In line with current practices there will be a tribunal system to evaluate the worth of the player, but under the UEFA proposals the value of the remaining part of the contract is likely to include intangible features such as the player’s worth to his team or his marketability.

This is very similar to the French system, as outlined in WSC No 121, which has provided a means for French clubs to retain promising players for peanuts and prevented domestic league rivals from poaching them. Since Bosman, however, the weakness of this system has been exposed with Arsène Wenger among the many snapping up French players for a song.

It seems as though the European FAs are trying to adopt a version of the French system in an attempt to have a pan-European agreement in relation to transfers. They hope to come to a deal with the European Commission which would allow football to be seen as a special case, exempt from further action and thus legitimising their proposals with the veneer of legal sanction.

These proposals are primarily about money – how you shift it around and for whose benefit.
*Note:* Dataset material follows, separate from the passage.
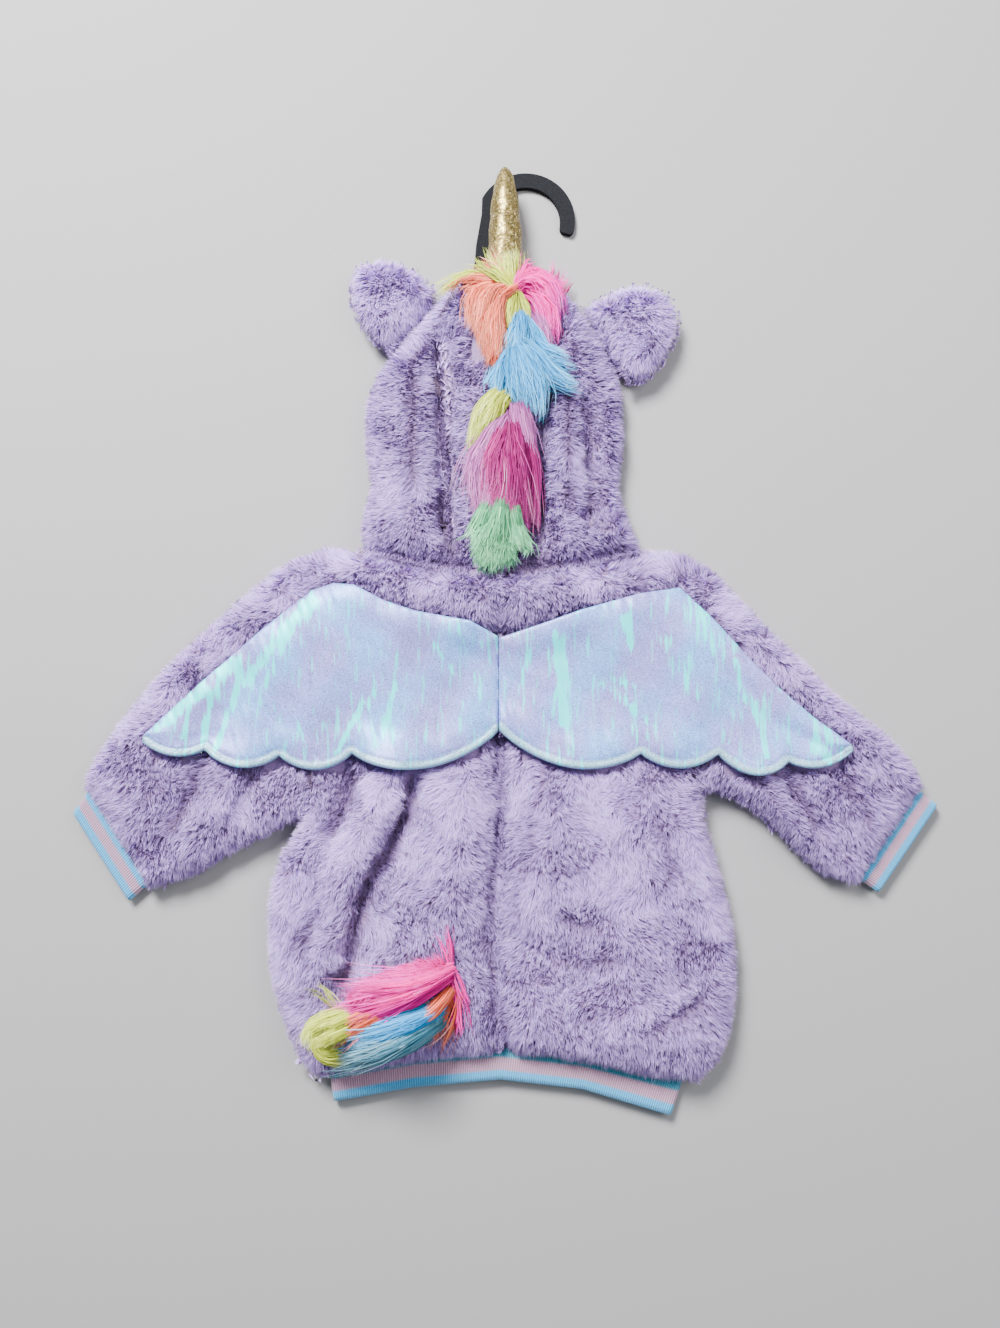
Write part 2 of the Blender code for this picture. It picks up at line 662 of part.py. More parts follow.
def hood_side(side):
    """A hood panel: over the top, round the outer fold and under to the face opening."""
    strip, fold, face = hood_lines(side)
    outer, inner = [], []
    for step in range(HOOD_STEPS + 1):
        along = step / HOOD_STEPS
        a, b, c = (line_at(line, along) for line in (strip, fold, face))
        width, under = math.dist(a, b), math.dist(b, c)
        reach = min(ROLL, width * WIDEST_ROLL)
        outer_row, inner_row = [], []
        for across in shares_with_roll(6, width, False, True, reach):
            full = bulge((1 - across) * width, reach)
            x, y = mix(a[0], b[0], across), mix(a[1], b[1], across)
            rise = top_height(x, y) - RIM
            outer_row.append((x, y, RIM + rise * full))
            inset = min(PLUSH, width * DEEPEST_WALL) * math.sqrt(1 - full * full)
            back = across - inset / width
            x, y = mix(a[0], b[0], back), mix(a[1], b[1], back)
            inner_row.append((x, y, max(RIM, RIM + (rise - PLUSH) * full)))
        turn = min(UNDER_ROLL, under * .5)
        for distance in (turn * UNDER_TURN, turn, mix(turn, under, .5), under):
            share = distance / under
            x, y = mix(b[0], c[0], share), mix(b[1], c[1], share)
            outer_row.append((x, y, PLATE_TOP * (1 - bulge(distance, turn))))
            inside = mix(min(PLUSH, under * .45), under, share) / under
            x, y = mix(b[0], c[0], inside), mix(b[1], c[1], inside)
            inner_row.append((x, y, PLATE_TOP))
        outer.append(outer_row)
        inner.append(inner_row)
    return wall("hood_" + side, outer, inner, "plush")


def hood_centre():
    """The strip between the hood's sides, from the nape over the crown to the face opening."""
    left, right = hood_lines("left")[0], hood_lines("right")[0]
    base = CROWN_LIFT + PLUSH
    outer, inner = [], []

    def add_row(a, b, y_shift, heights, inner_shift=None):
        rows = ([], [])
        for step in range(STRIP_COLUMNS + 1):
            share = step / STRIP_COLUMNS
            x = mix(a[0] + SEAM, b[0] - SEAM, share)
            y = mix(a[1], b[1], share)
            shifts = (y_shift, y_shift if inner_shift is None else inner_shift)
            for row, shift, height in zip(rows, shifts, heights(x, y)):
                row.append((x, y + shift, height))
        outer.append(rows[0])
        inner.append(rows[1])

    def on_top(x, y):
        return top_height(x, y), max(base + SEAM, top_height(x, y) - PLUSH)

    for step in range(HOOD_STEPS + 1):
        along = step / HOOD_STEPS
        if along > .5:
            add_row(line_at(left, along), line_at(right, along), 0, on_top)
        else:
            add_row(line_at(left, along), line_at(right, along), 0,
                    lambda x, y: (top_height(x, y), max(RIM, top_height(x, y) - PLUSH)))
    reach = CROWN_EDGE - left[-1][1]
    a, b = left[-1], right[-1]
    for angle in (35, 65, 90):
        full = math.cos(math.radians(angle))
        out = reach * math.sin(math.radians(angle))
        add_row(a, b, out, lambda x, y: (base + (top_height(x, y) - base) * full,
                                         base + SEAM + (top_height(x, y) - PLUSH - base) * full * .9),
                out - PLUSH * math.sin(math.radians(angle)))
    under = CROWN_EDGE - CROWN_RIM
    for distance in (UNDER_ROLL * UNDER_TURN, UNDER_ROLL, under * .6, under):
        low = CROWN_LIFT + PLUSH * (1 - bulge(distance, UNDER_ROLL))
        add_row(a, b, reach - distance, lambda x, y: (low, base),
                reach - mix(PLUSH, under, distance / under))
    return wall("hood_centre", outer, inner, "plush")


def rounded(points):
    """A closed outline with each corner cut once."""
    cut = []
    for a, b in zip(points, points[1:] + points[:1]):
        cut.append((mix(a[0], b[0], .25), mix(a[1], b[1], .25)))
        cut.append((mix(a[0], b[0], .75), mix(a[1], b[1], .75)))
    return cut


def ear(side):
    """A stuffed ear, rounded over and a little flat where it lies."""
    outline = rounded(EAR_OUTLINE[side])
    centre = [sum(point[axis] for point in outline) / len(outline) for axis in (0, 1)]
    rings = []
    for _, height, share in EAR_LAYERS:
        rings.append([(mix(centre[0], x, share), mix(centre[1], y, share), height)
                      for x, y in outline])
    return solid_of_rings("ear_" + side, rings, "plush")


def horn():
    """The stuffed horn, a turned shape with its sewn creases, lying along +Y."""
    mesh = bpy.data.meshes.new("horn")
    profile = [(radius, 0, length) for _, radius, length in reversed(HORN_PROFILE)]
    profile.append((0, 0, 0))
    mesh.from_pydata(profile, [(index, index + 1) for index in range(len(profile) - 1)], [])
    made = finish("horn", mesh, "horn")
    made.location = (0, HORN_BASE_Y, HORN_HEIGHT)
    made.rotation_euler = (math.radians(-90) + HORN_TILT, 0, 0)
    screw = made.modifiers.new("turn", "SCREW")
    screw.steps = 18
    screw.render_steps = 18
    screw.use_merge_vertices = True
    screw.merge_threshold = .00001
    screw.use_smooth_shade = True
    return made


def scallop_edge(side, x):
    """Y of the wing's lower edge at one X."""
    notches = WING_NOTCHES[side]
    for (a, b), lowest in zip(zip(notches, notches[1:]), WING_LOWEST[side]):
        share = (x - a[0]) / (b[0] - a[0])
        if share <= 1.0 + 1e-9:
            share = max(0.0, share)
            line = mix(a[1], b[1], share)
            middle = mix(a[1], b[1], .5)
            return line + (lowest - middle) * math.sin(math.pi * share) ** .75
    return notches[-1][1]


def wing(side):
    """A padded wing: a raised field inside a stitched border along its scallops."""
    start, end = WING_NOTCHES[side][0][0], WING_NOTCHES[side][-1][0]
    rings = []
    for step in range(WING_STEPS + 1):
        x = mix(start, end, step / WING_STEPS)
        low, high = scallop_edge(side, x), height_at_x(WING_TOP[side], x)
        tall = high - low
        border = min(WING_BORDER, tall * .3)
        places = [(0, WING_EDGE), (border * .5, WING_EDGE + .0006), (border, WING_EDGE - .0004),
                  (border * 1.7, WING_PAD), (tall * .45, WING_PAD), (tall * .72, WING_PAD),
                  (tall - border * .7, WING_PAD), (tall, WING_EDGE)]
        nearest_end = min(step, WING_STEPS - step) / WING_STEPS
        pad = min(1.0, .55 + nearest_end * 20)
        ring = []
        for distance, thick in places:
            y = low + min(distance, tall)
            ring.append((x, y, rest_height(x, y, WING_REACH) + thick * pad))
        for share in (1, .75, .5, .25, 0):
            y = mix(low, high, share)
            ring.append((x, y, rest_height(x, y, WING_REACH)))
        rings.append(ring)
    return solid_of_rings("wing_" + side, rings, "wing")


def lock(name):
    """A lock of long fur: a low heap along its own path, resting on what lies below."""
    rows = LOCKS[name]
    rings = []
    for index, (x, y, half, rise) in enumerate(rows):
        before, after = rows[max(0, index - 1)], rows[min(len(rows) - 1, index + 1)]
        along = Vector((after[0] - before[0], after[1] - before[1])).normalized()
        side = Vector((along.y, -along.x))
        base = rest_height(x, y, half * LOCK_REACH)
        ring = []
        for share in (-1, -.85, -.4, .4, .85, 1):
            up = rise * math.sqrt(1 - share * share) + LOCK_EDGE
            ring.append((x + side.x * half * share, y + side.y * half * share, base + up))
        for share in (.8, 0, -.8):
            ring.append((x + side.x * half * share, y + side.y * half * share, base))
        rings.append(ring)
    return solid_of_rings(name, rings, name)


def hanger():
    """The flat hanger: hook, stem and two arms, an open surface made solid."""
    mesh = bpy.data.meshes.new("hanger")
    shape = bmesh.new()
    path = []
    sections = HOOK_TIP + [(mix(HOOK_FROM, HOOK_TO, step / HOOK_STEPS), 1.0)
                           for step in range(HOOK_STEPS + 1)]
    for angle, share in sections:
        out = (math.cos(math.radians(angle)), math.sin(math.radians(angle)))
        sizes = (HOOK_RADIUS + HOOK_BAR / 2 * share, HOOK_RADIUS - HOOK_BAR / 2 * share)
        path.append([(HOOK_CENTRE[0] + out[0] * size, HOOK_CENTRE[1] + out[1] * size, 0)
                     for size in sizes])
    for x, y, half, lift in STEM_ROWS:
        path.append([(x - half, y, lift), (x + half, y, lift)])
    pairs = [[shape.verts.new(point) for point in pair] for pair in path]
    for first, second in zip(pairs, pairs[1:]):
        shape.faces.new((first[0], second[0], second[1], first[1]))
    for sign, corner in ((-1, 0), (1, 1)):
        last = [pairs[-2][corner], pairs[-1][corner]]
        for x, y, half in ARM_ROWS[1:]:
            pair = [shape.verts.new((sign * x, y + half, RIM)), shape.verts.new((sign * x, y - half, RIM))]
            shape.faces.new((last[0], last[1], pair[1], pair[0]))
            last = pair
    bmesh.ops.recalc_face_normals(shape, faces=shape.faces[:])
    if sum(face.normal.z for face in shape.faces) < 0:
        bmesh.ops.reverse_faces(shape, faces=shape.faces[:])
    shape.to_mesh(mesh)
    shape.free()
    made = finish("hanger", mesh, "hanger")
    thick = made.modifiers.new("plate", "SOLIDIFY")
    thick.thickness = HANGER_THICK
    thick.offset = 1.0
    return made


clear_scene()
costume = bpy.data.collections.new("unicorn_costume")
bpy.context.scene.collection.children.link(costume)
origin = bpy.data.objects.new("origin", None)
origin.location = (0, ORIGIN_Y, 0)
costume.objects.link(origin)
for hand in ("left", "right"):
    body_back(hand)
    sleeve(hand)
    cuff(hand)
    hood_side(hand)
    ear(hand)
    wing(hand)
body_front()
hood_centre()
rib_tube("hem_band", BAND_HIGH, BAND_LOW)
horn()
hanger()
for lock_name in LOCKS:
    lock(lock_name)
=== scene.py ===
"""Looks of the hooded unicorn costume: plush pile, iridescent wings, rib knit, fur and horn.

Metres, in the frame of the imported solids: +Y runs from the hem to the horn, +Z is up.
"""

import math

import bmesh
import bpy
import numpy as np
from mathutils import Matrix, Vector
from mathutils.bvhtree import BVHTree


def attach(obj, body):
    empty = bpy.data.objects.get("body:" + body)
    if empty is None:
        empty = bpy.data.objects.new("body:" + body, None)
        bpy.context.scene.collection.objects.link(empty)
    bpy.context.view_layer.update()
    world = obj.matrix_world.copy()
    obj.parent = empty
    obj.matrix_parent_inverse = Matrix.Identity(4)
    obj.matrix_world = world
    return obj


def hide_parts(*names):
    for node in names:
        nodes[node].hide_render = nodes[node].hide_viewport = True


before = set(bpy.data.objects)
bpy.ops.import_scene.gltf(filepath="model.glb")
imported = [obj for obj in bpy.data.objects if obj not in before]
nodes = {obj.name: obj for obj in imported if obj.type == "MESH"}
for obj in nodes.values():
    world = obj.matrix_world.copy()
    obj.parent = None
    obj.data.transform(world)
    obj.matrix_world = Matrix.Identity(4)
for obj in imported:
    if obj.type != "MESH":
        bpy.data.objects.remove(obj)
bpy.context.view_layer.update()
rng = np.random.default_rng(7)

SIDES = ("left", "right")
UP = (0, 0, 1)
DROP_FROM = .2
DROP_REACH = .3
TURN = 2 * math.pi


# Camera, light and floor

def add_camera():
    data = bpy.data.cameras.new("camera")
    data.sensor_width = 36
    data.lens = 28.19
    camera = bpy.data.objects.new("camera", data)
    camera.location = (-.0035, -.083, .7063)
    camera.rotation_euler = (math.radians(4.65), 0, 0)
    bpy.context.scene.collection.objects.link(camera)
    bpy.context.scene.camera = camera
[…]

UEFA have reasoned that unless there is a watertight transfer system in place across Europe then much of the money which currently flows between clubs will end up in players’ pockets. Unfortunately, the proposals may well have the opposite effect to that intended and make the rich clubs comparatively richer at the expense of the smaller ones.

Given the level of resources some Premier League sides are ploughing into developing young talent, it would be easy for them to argue at a tribunal that they provide higher quality training than that on offer elsewhere and should be awarded greater compensation. This need not necessarily be true – good training and development is always about more than money, but the tribunal panel would need to be thorough in its assessment of the quality of the training and not be swayed by the prevailing view in football that big necessarily means best.

Along with that temptation goes the possibility of awarding compensation by the status of the player under consideration. If I have a 20-year-old Alan Shearer at Southampton, I as club chairwoman would of course want to get the maximum possible fee. I would be very unhappy if Al’s fee was judged as being similar to that of another young squad player from my club even if they are on the same salary. I’d seek to justify an outrageous asking price by pointing to his overall value to the club which would include marketing, a place in Europe, a domestic cup, prevention of relegation and an England place. On the other hand if I were Alan or his agent, I would be staying put until I was 24 and then claiming lots of loot all for myself.

A reverse possibility exists too. I could be a 23-year-old in the Third Division who is not wanted by my club. Another team might be interested but the development fee is set at £100,000. The buying club won’t take me for that money, so what happens? Some kind of auction for a person no-one wants at the reserve price? Poor me.

So, how much does it cost to develop a player? It’s a fair guess that the figures could be on a scale of £50,000-100,000 depending on the years spent with the club. This kind of compensation will set benchmark prices for all players, with the perverse possibility of increasing the prices lower division clubs will have to pay. Wealthier clubs will have the pick of the talent at a fraction of the current market value because they will argue that a lower division player has a value that is part fixed (the training fee) and part limited by his worth to his original club. In other words, an Alan Shearer would cost you more if you were to buy him from Southampton than if you were to buy him from Scarborough, thus exacerbating the situation we currently have with the resources both human and financial going in one direction – from bottom to top.

The Bosman judgment hit at the financial underpinnings of the game. As a logical extension of this you would think that those in the industry would seek to deal with the fundamental economic issues affected by the decision. No chance. What they have done instead is to keep a discredited system, which, pre-Bosman, was financially precarious anyway.

It is difficult to see how the European Union could sanction these kind of proposals – even as a ‘special case’. They are transfers by the backdoor and even more unworkable than the current system, which at least takes place within a market which we all understand. Let us also be clear about a key point in relation to transfers – the continuing trend has shown that the bulk of English transfer money has gone abroad, not been redistributed within the game here. So one of the main reasons for having them has already been blown away by the actions of the industry itself.

Can we do the unmentionable and reconstruct the football industry without transfers? How many Bournemouths must there be before there is a proper debate about where football is going? The latest edition of the annual Deloitte and Touche review of football finance states that hard questions need to be asked and offers a few answers, notably in suggesting a redistribution of TV income to the lower leagues and alterations to the tax system (currently the Treasury takes 1/4 of football’s income via taxation).

Ultimately we need to be clear about what we want – be it a 92-club league or something else. To keep hanging onto transfers is really like clinging on to a marriage which has outlived its time when a divorce would be in the best interests of all.